6. Pour one out for the 14 seconds of pure bliss Charles Jourdain felt after his undercard bout against Sean Woodson before a chuckling Daniel Cormier spoiled everything.
I know the fight game is infamous for its highs and lows, but c’mon blood gods. This was just cruel.
7. The UFC could survive another 200 years and we may never see a run quite as majestic as the six-year legacy slapped together by Priscila Cachoeira.
Seriously, just consider this. There’s the eye gouges. The disrobing of opponents. The omnipresent cheating. The positive drug tests. The controversial wins. Multiple weight misses. And then you look at how this all began and how it’s likely to end. Cachoeira made her UFC debut in 2018 on the receiving end of a historic beatdown against Valentina Shevchenko. The strike differential in that fight: 230-3 in favor of Shevchenko. Not great. But then Cachoeira somehow went out and blew her own mark out of the water at UFC 297. Aside from botching the scale so badly that her fight had to be contested at a completely different weight class, Cachoeira shambled her way into the record books again with a 326-26 masterpiece of striking futility against Jasmine Jasudavicius.
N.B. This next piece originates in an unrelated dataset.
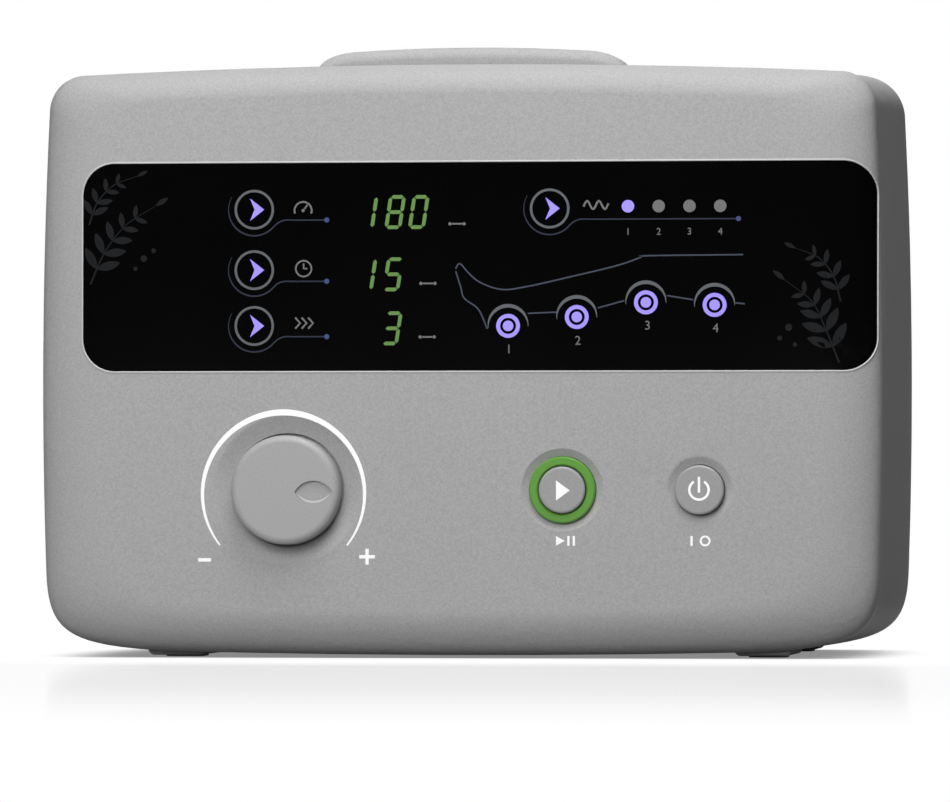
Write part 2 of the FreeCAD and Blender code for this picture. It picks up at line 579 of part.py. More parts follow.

If Cachoeira’s UFC run ends tomorrow (and how on Earth could it not?), she’ll leave the promotion as the proud owner of the largest (-300) and third-largest (-227) strike differential in women’s UFC history.
That’s special.
I genuinely struggle to fathom how so much absurdity could be confined to a single résumé. We’re talking about a fighter with a lifetime spot locked up on the All-Nonsense First Team. But if Saturday night was also the last time we see her, there couldn’t have been a more perfect bookend to one of the UFC’s weirdest and most unrepeatable careers.
Here’s to you, Priscila. Six months ago I proclaimed you to be this generation’s Rousimar Palhares. But you were more than that. You were a living guarantee that even the most ho-hum of undercards could never be boring. That’s a gift few in this sport possess.